Fast and Accurate Factual Inconsistency Detection Over Long Documents
Barrett Martin Lattimer, Patrick Chen, Xinyuan Zhang, Yi Yang
TL;DR
The paper addresses factual inconsistency in long-form generations by introducing SCALE, a chunking-based, NLI-driven detector that conditions on large source chunks and uses a BST-based retrieval strategy for explanations. SCALE achieves state-of-the-art results on the TRUE benchmark and demonstrates strong calibration, efficiency, and explainability on a newly released ScreenEval long-dialogue dataset. The approach balances accuracy, speed, and interpretability, enabling practical online deployment for long documents. The work also contributes ScreenEval as a long-form dialogue inconsistency dataset and provides public code and data to foster reproducibility and further research.
Abstract
Generative AI models exhibit remarkable potential; however, hallucinations across various tasks present a significant challenge, particularly for longer inputs that current approaches struggle to address effectively. We introduce SCALE (Source Chunking Approach for Large-scale inconsistency Evaluation), a task-agnostic model for detecting factual inconsistencies using a novel chunking strategy.

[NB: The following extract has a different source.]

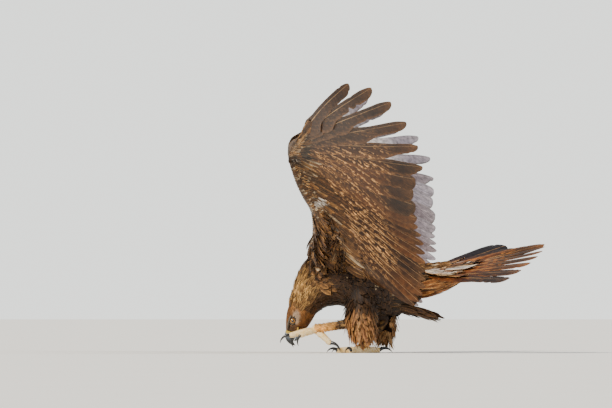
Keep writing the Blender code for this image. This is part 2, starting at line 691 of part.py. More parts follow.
def alula():
    """The three small feathers of the thumb, laid along the front of the hand."""
    def shaft(place, shares):
        root, direction, normal, _ = wing_quill(8.0 - 1.2 * place)
        lead = np.array(along(LEADING_EDGE, 8.0 - 1.2 * place))
        heading = unit(unit(FINGER - WRIST) * 0.75 + direction * 0.45)
        base = lead + (root - lead) * 0.35 + normal * (0.015 - 0.004 * place)
        reach = 0.085 + 0.012 * place
        return base + heading * (shares * reach)[:, None] + normal * (0.006 * shares)[:, None]

    return tier(shaft, range(3), COVERT_OUTLINE, -SHINGLE)


def tail_frame():
    across = np.array((0.0, math.cos(TAIL_ROLL), math.sin(TAIL_ROLL)))
    return across, unit(np.cross(TAIL_DIRECTION, across))


def tail_quill(share):
    """Root, direction and upper side of a tail feather. Share runs from -1 at the left edge to 1."""
    across, normal = tail_frame()
    angle = TAIL_SPREAD * share
    direction = unit(TAIL_DIRECTION * math.cos(angle) + across * math.sin(angle)
                     - normal * along(TAIL_SAG, share))
    root = TAIL_POINT + across * TAIL_ROOT_SPREAD * share
    return root, direction, square_to(normal, direction)


def tail_core():
    """The flesh in which the tail feathers are rooted."""
    across, normal = tail_frame()
    path = [TAIL_POINT + TAIL_DIRECTION * d - normal * 0.010 for d in (-0.020, 0.0, 0.022, 0.036)]
    rings = []
    angles = np.arange(10) * 2 * math.pi / 10
    for point, wide, thick in zip(path, (0.028, 0.034, 0.032, 0.020), (0.028, 0.026, 0.019, 0.008)):
        rings.append(point + across * (np.cos(angles) * wide)[:, None]
                     + normal * (np.sin(angles) * thick)[:, None])
    return tube(rings)


def undertail_core():
    """The down under the tail's root, in which the coverts there are rooted."""
    rows = smooth_rows(UNDERTAIL_STATIONS, 6)
    rings = []
    for share, size in ((0.0, 0.98), (0.27, 0.98), (0.48, 0.60)):
        back_x, back_z, belly_x, belly_z, half_width = row_at(rows, share)
        top, bottom = np.array((back_x, 0.0, back_z)), np.array((belly_x, 0.0, belly_z))
        shrink = (top - bottom) * (1 - size) / 2
        rings.append(guided_ring(top - shrink, bottom + shrink, half_width * size, 10))
    return tube(rings)


def tail_feathers():
    """The fanned tail. On each side every feather lies over the one outside it."""
    def shaft(share, shares):
        root, direction, normal = tail_quill(share)
        length = TAIL_LENGTH * (1 - 0.05 * share * share)
        side_lift = normal * SIDE_LIFT * np.sign(share)
        return root + side_lift + direction * (shares * length)[:, None]

    places = np.linspace(-1, 1, TAIL_FEATHERS)
    return (tier(shaft, places[places < 0], TAIL_OUTLINE, SHINGLE, TAIL_OVERLAP)
            + tier(shaft, places[places > 0], TAIL_OUTLINE, -SHINGLE, TAIL_OVERLAP))


def tail_coverts():
    """The coverts above and below the root of the tail."""
    def shaft(share, shares):
        root, direction, normal = tail_quill(share)
        return root + normal * TAIL_COVERT_LIFT + direction * (shares * TAIL_COVERT_LENGTH)[:, None]

    long_ones = body_shaft(UNDERTAIL_STATIONS, 0.0, 1.0, -0.003, 0.0)
    short_ones = body_shaft(UNDERTAIL_STATIONS, 0.0, 0.66, -0.001, 0.004)
    return (tier(shaft, np.linspace(-0.8, 0.9, TAIL_COVERTS), COVERT_OUTLINE, SLANT)
            + tier(long_ones, np.radians(UNDERTAIL_LONG), LOCK_OUTLINE, SLANT, LOCK_OVERLAP)
            + tier(short_ones, np.radians(UNDERTAIL_SHORT), LOCK_OUTLINE, SLANT, LOCK_OVERLAP))


def thigh_core(hip, hock, rows):
    """The drumstick, and a narrow core of down that reaches half way down the trousers."""
    path = smooth_rows((hip, (hip + hock) / 2, hock), 2)
    radii = np.interp(np.linspace(0, 1, len(path)), (0, 0.45, 1), (0.046, 0.040, 0.019))
    drumstick = swept_tube(path, radii, 0.8, ACROSS, 10)
    inner = np.array([row_at(rows, share) for share in (0.0, 0.25, 0.48, 0.60)])
    width = np.array((0.92, 0.86, 0.78, 0.42))
    return [drumstick, swept_tube(inner[:, :3], inner[:, 3] * width, TROUSER_DEPTH, ACROSS, 10)]


def trouser_feathers(rows):
    """Loose tapered feathers in tiers down the leg. They leave the core and hang over one another."""
    made = []
    for number, (start, end, count) in enumerate(TROUSER_TIERS):
        def shaft(angle, shares):
            points = []
            for share in shares:
                row = row_at(rows, start + (end - start) * share)
                out = np.array((math.cos(angle), math.sin(angle) * TROUSER_DEPTH, 0.0))
                points.append(row[:3] + out * (row[3] - 0.010 + 0.012 * share))
            return np.array(points)

        angles = 2 * math.pi * (np.arange(count) + 0.5 * (number % 2)) / count
        made += tier(shaft, angles, LOCK_OUTLINE, SLANT, LOCK_OVERLAP)
    return made


def shank_shape(hock, sole, grow=0.0):
    """The feathered shank from the hock to the foot."""
    path = smooth_rows((hock + (sole - hock) * 0.05, (hock + sole) / 2, sole), 2)
    radii = np.interp(np.linspace(0, 1, len(path)), (0, 0.5, 1), (0.0125, 0.0105, 0.0095))
    return swept_tube(path, radii + grow, 1.0, ACROSS, 10)


def toe_path(sole, direction, length, up):
    """A toe's line from the middle of the foot, arched over its joints."""
    shares = np.array(TOE_PROFILE)[:, 0]
    return (sole - up * TOE_DROP + direction * (length * shares)[:, None]
            + up * (TOE_ARCH * np.sin(math.pi * shares))[:, None])


def foot_shapes(sole, up, directions, grow=0.0):
    """The middle of the foot and its four toes. Plates step up along the upper side of each toe."""
    shapes = [ball(sole, PAD_RADIUS + grow, 10, 6)]
    widths, steps = np.array(TOE_PROFILE)[:, 1], np.array(TOE_PROFILE)[:, 2]
    sides = 6
    angles = np.arange(sides) * 2 * math.pi / sides + math.pi / 2
    for name, direction in directions.items():
        length, radius, _, _ = TOES[name]
        direction = unit(direction)
        lift = square_to(up, direction)
        side = np.cross(direction, lift)
        rings = []
        for point, width, step in zip(toe_path(sole, direction, length, lift), widths, steps):
            ring = point + (radius * width + grow) * (np.cos(angles)[:, None] * side
                                                      + np.sin(angles)[:, None] * lift)
            rings.append(ring + step * np.clip(np.sin(angles), 0, 1)[:, None] * lift)
        shapes.append(tube(rings))
    return shapes


def claw_shape(base, direction, up, length, radius, start_angle):
    """A claw: a cone bent on an arc towards the sole, from its flat base to its tip."""
    bend = length / CLAW_TURN
    shares = np.linspace(0, 1, 6)
    heading = start_angle - CLAW_TURN * shares
    run = bend * (math.sin(start_angle) - np.sin(heading))
    rise = bend * (np.cos(heading) - math.cos(start_angle))
    path = base + direction * run[:, None] + up * rise[:, None]
    radii = radius * (1 - shares) ** 0.8 + 0.0004
    return swept_tube(path, radii, 0.75, np.cross(direction, up), 5, direction)


def floor_cutter():
    """A block whose top is the floor."""
    corners = np.array(((-1.0, -1.0), (1.0, -1.0), (1.0, 1.0), (-1.0, 1.0))) * 0.3
    return tube([np.column_stack((corners, np.full(4, height))) for height in (-0.1, 0.0)])


def build_foot(side, sole, up, directions, claw_starts, skin, horn):
    """A foot of four toes with their claws. With no claw_starts it stands on the floor."""
    cutters = [] if claw_starts else [floor_cutter()]
    node(f"foot_{side}", foot_shapes(sole, up, directions), cutters, skin)
    for name, direction in directions.items():
        length, _, claw_length, claw_radius = TOES[name]
        direction = unit(direction)
        lift = square_to(up, direction)
        path = toe_path(sole, direction, length, lift)
        end = path[-1] + direction * GAP
        if claw_starts:
            start = math.radians(claw_starts[name])
        else:
            chord = claw_length / CLAW_TURN * 2 * math.sin(CLAW_TURN / 2)
            start = CLAW_TURN / 2 - math.asin((end[2] - CLAW_TIP_HEIGHT) / chord)
        claw = claw_shape(end, direction, lift, claw_length, claw_radius, start)
        node(f"claw_{side}_{name}", [claw], (), horn)


def build():
    for old in list(bpy.data.objects):
        bpy.data.objects.remove(old)
    feathers = finish_of("dark brown feathers", (0.12, 0.065, 0.032), 0.75)
    toe_skin = finish_of("yellow toe skin", (0.80, 0.55, 0.10), 0.5)
    horn = finish_of("black horn", (0.03, 0.03, 0.035), 0.25)
    iris = finish_of("amber iris", (0.25, 0.11, 0.03), 0.05)

    grown_torso = torso_core(GAP)
    node("torso", [torso_core()] + vent_feathers(), (), feathers)
    node("neck", [neck_core()] + hackles(), [grown_torso], feathers)
    build_head(feathers, horn, iris)

    wing_cutters = [grown_torso, tube(body_rings(NECK_STATIONS, 3, GAP))]
    for side, quills in (("left", LEFT_QUILLS), ("right", RIGHT_QUILLS)):
        wing = [arm_plate(), upper_arm()] + flight_feathers(quills) + wing_coverts(quills) + alula()
        if side == "right":
            wing = [mirrored(shape) for shape in wing]
        node(f"wing_{side}", wing, wing_cutters, feathers)
    tail = [tail_core(), undertail_core()] + tail_feathers() + tail_coverts()
    node("tail", tail, [grown_torso], feathers)

    for side, hip, hock, sole, trousers, up, toes in (
            ("left", LEFT_HIP, LEFT_HOCK, LEFT_SOLE, LEFT_TROUSERS, LEFT_FOOT_UP, LEFT_TOES),
            ("right", RIGHT_HIP, RIGHT_HOCK, RIGHT_SOLE, RIGHT_TROUSERS, UP, RIGHT_TOES)):
        rows = smooth_rows(trousers, 4)
        node(f"thigh_{side}", thigh_core(hip, hock, rows) + trouser_feathers(rows),
             [grown_torso, shank_shape(hock, sole, GAP)], feathers)
        node(f"shank_{side}", [shank_shape(hock, sole)], foot_shapes(sole, up, toes, GAP), feathers)

    build_foot("right", RIGHT_SOLE, UP, RIGHT_TOES, None, toe_skin, horn)
    build_foot("left", LEFT_SOLE, LEFT_FOOT_UP, LEFT_TOES, LEFT_CLAW_STARTS, toe_skin, horn)


build()
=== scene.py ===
import math

import bpy
import numpy as np
from mathutils import Matrix


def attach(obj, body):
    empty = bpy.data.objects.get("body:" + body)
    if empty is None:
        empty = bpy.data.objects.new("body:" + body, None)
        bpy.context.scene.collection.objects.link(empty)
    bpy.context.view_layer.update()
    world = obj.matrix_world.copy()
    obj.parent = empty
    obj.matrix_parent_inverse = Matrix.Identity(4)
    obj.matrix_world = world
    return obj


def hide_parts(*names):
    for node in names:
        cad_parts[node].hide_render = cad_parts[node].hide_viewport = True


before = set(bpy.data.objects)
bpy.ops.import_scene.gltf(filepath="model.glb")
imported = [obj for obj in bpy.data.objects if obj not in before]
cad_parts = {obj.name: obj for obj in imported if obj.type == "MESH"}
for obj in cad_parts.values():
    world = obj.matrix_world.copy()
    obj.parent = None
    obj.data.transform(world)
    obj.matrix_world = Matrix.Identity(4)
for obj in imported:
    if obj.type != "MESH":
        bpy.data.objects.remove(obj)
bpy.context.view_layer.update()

# The looks of a golden eagle, life size, in metres. It faces -X and its left side is -Y, towards the
# camera. A skin of worked-out surfaces carries every feather, and each feather is a closed thin vane.

ACROSS = np.array((0.0, 1.0, 0.0))
UP = np.array((0.0, 0.0, 1.0))
chance = np.random.default_rng(11)
# The side of a feather's patch on the unwrapped skin, and of a cell of the skin's remesh
BAKE_PATCH = 0.003
SKIN_CELL = 0.0032
# The camera: metres to a pixel of the frame, its width in pixels and the way to the bird
PIXEL, FRAME_WIDTH, CAMERA_AWAY = 0.0026, 612, 26.0
# The standing foot stays this far above the floor
FLOOR_GAP = 0.0002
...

Specifically, SCALE is a Natural Language Inference (NLI) based model that uses large text chunks to condition over long texts. This approach achieves state-of-the-art performance in factual inconsistency detection for diverse tasks and long inputs. Additionally, we leverage the chunking mechanism and employ a novel algorithm to explain SCALE's decisions through relevant source sentence retrieval. Our evaluations reveal that SCALE outperforms existing methods on both standard benchmarks and a new long-form dialogue dataset ScreenEval we constructed. Moreover, SCALE surpasses competitive systems in efficiency and model explanation evaluations. We have released our code and data publicly to GitHub.